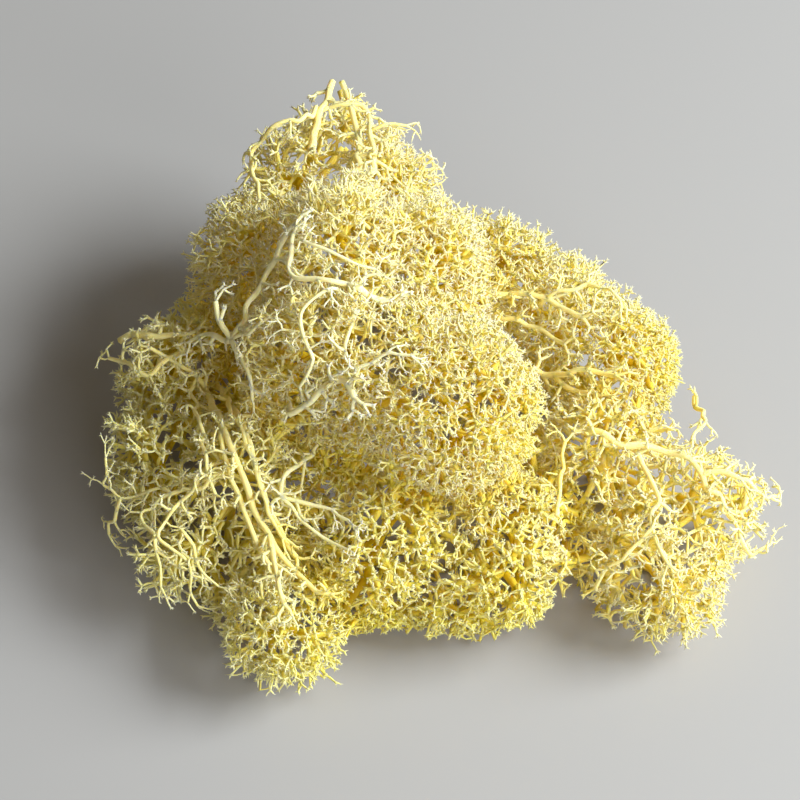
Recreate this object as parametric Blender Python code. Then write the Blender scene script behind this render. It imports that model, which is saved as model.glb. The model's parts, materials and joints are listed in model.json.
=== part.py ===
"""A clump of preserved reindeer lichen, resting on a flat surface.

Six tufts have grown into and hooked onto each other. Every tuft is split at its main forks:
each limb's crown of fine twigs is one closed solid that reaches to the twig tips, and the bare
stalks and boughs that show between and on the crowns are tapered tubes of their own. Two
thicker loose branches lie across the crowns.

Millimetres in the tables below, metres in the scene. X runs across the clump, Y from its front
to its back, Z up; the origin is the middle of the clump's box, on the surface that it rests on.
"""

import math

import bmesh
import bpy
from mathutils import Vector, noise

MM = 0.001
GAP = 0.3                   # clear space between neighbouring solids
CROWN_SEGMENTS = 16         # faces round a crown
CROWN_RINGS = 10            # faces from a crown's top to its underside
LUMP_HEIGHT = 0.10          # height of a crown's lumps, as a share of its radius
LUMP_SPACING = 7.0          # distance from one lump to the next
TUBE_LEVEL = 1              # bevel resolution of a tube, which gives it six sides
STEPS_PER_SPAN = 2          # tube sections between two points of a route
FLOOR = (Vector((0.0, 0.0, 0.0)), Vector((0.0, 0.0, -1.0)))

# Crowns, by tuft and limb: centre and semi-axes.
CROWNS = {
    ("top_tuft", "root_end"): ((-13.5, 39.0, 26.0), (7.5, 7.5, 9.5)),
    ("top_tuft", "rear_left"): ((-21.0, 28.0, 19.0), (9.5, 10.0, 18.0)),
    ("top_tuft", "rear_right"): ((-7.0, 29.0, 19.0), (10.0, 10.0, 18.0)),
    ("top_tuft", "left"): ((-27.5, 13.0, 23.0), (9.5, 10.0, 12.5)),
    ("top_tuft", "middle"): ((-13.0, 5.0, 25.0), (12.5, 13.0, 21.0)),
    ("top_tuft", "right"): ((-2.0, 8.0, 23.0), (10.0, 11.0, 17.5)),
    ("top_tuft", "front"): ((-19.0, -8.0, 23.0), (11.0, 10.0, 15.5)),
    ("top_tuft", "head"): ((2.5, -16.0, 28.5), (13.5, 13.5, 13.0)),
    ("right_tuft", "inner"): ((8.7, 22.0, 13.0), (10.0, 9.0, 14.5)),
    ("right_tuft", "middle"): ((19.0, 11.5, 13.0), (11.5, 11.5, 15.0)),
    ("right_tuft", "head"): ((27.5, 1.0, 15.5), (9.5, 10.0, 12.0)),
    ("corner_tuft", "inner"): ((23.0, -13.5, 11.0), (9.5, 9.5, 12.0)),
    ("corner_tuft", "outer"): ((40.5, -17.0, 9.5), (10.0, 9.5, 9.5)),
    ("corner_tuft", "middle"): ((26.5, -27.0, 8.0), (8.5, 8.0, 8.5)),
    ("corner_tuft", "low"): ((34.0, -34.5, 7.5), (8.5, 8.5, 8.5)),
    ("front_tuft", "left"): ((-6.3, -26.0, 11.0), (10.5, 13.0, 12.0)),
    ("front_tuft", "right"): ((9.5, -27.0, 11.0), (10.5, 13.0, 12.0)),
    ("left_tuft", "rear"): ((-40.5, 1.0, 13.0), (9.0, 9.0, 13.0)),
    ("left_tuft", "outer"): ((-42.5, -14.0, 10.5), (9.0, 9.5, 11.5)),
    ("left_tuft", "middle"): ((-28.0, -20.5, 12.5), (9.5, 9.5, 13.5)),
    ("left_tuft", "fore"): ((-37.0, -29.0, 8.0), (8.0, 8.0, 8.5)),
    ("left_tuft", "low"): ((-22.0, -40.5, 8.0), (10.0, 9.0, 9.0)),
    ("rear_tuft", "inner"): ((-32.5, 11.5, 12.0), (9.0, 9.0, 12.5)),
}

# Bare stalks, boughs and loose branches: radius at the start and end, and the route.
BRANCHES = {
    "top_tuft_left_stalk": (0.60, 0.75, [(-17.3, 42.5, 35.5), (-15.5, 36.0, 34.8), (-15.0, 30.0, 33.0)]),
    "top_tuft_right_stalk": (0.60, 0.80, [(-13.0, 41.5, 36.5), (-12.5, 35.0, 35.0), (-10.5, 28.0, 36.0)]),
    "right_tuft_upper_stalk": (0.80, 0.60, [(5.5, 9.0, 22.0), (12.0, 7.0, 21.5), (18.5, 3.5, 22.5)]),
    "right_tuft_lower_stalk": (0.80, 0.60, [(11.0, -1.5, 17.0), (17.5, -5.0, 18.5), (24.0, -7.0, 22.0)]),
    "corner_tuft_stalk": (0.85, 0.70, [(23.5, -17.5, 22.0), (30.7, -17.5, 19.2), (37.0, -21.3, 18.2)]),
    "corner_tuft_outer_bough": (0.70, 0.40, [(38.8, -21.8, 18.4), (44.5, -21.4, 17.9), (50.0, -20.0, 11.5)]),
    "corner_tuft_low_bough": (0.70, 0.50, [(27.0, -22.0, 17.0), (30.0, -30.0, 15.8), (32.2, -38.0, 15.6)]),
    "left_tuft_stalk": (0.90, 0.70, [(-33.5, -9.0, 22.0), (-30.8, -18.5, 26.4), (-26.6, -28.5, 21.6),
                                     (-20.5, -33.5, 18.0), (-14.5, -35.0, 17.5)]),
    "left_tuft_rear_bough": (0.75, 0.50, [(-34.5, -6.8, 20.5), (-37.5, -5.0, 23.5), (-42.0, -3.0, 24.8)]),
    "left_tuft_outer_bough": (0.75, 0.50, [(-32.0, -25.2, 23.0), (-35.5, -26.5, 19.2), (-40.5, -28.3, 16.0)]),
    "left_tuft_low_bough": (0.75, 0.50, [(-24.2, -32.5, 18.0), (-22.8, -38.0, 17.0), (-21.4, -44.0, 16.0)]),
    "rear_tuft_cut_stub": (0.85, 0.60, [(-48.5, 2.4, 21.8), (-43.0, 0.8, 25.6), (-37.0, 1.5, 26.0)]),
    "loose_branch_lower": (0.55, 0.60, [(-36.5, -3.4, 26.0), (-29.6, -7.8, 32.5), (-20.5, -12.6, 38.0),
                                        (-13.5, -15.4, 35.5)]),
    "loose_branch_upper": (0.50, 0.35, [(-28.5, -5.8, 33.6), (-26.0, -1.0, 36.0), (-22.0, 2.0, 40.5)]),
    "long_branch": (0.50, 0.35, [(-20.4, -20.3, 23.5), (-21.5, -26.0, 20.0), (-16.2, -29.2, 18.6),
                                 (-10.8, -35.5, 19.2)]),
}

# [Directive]
Return the opening line of the data and every line after it through the line containing "thicker loose branches lie across the crowns.", please, exactly as written and with nothing added.

# [Solution below]
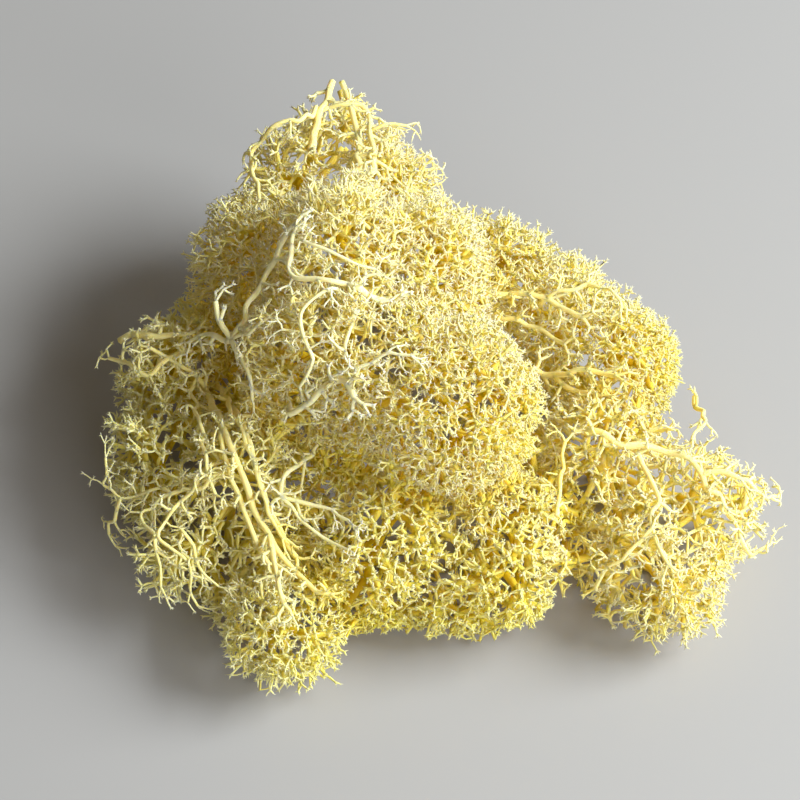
Recreate this object as parametric Blender Python code. Then write the Blender scene script behind this render. It imports that model, which is saved as model.glb. The model's parts, materials and joints are listed in model.json.
=== part.py ===
"""A clump of preserved reindeer lichen, resting on a flat surface.

Six tufts have grown into and hooked onto each other. Every tuft is split at its main forks:
each limb's crown of fine twigs is one closed solid that reaches to the twig tips, and the bare
stalks and boughs that show between and on the crowns are tapered tubes of their own. Two
thicker loose branches lie across the crowns.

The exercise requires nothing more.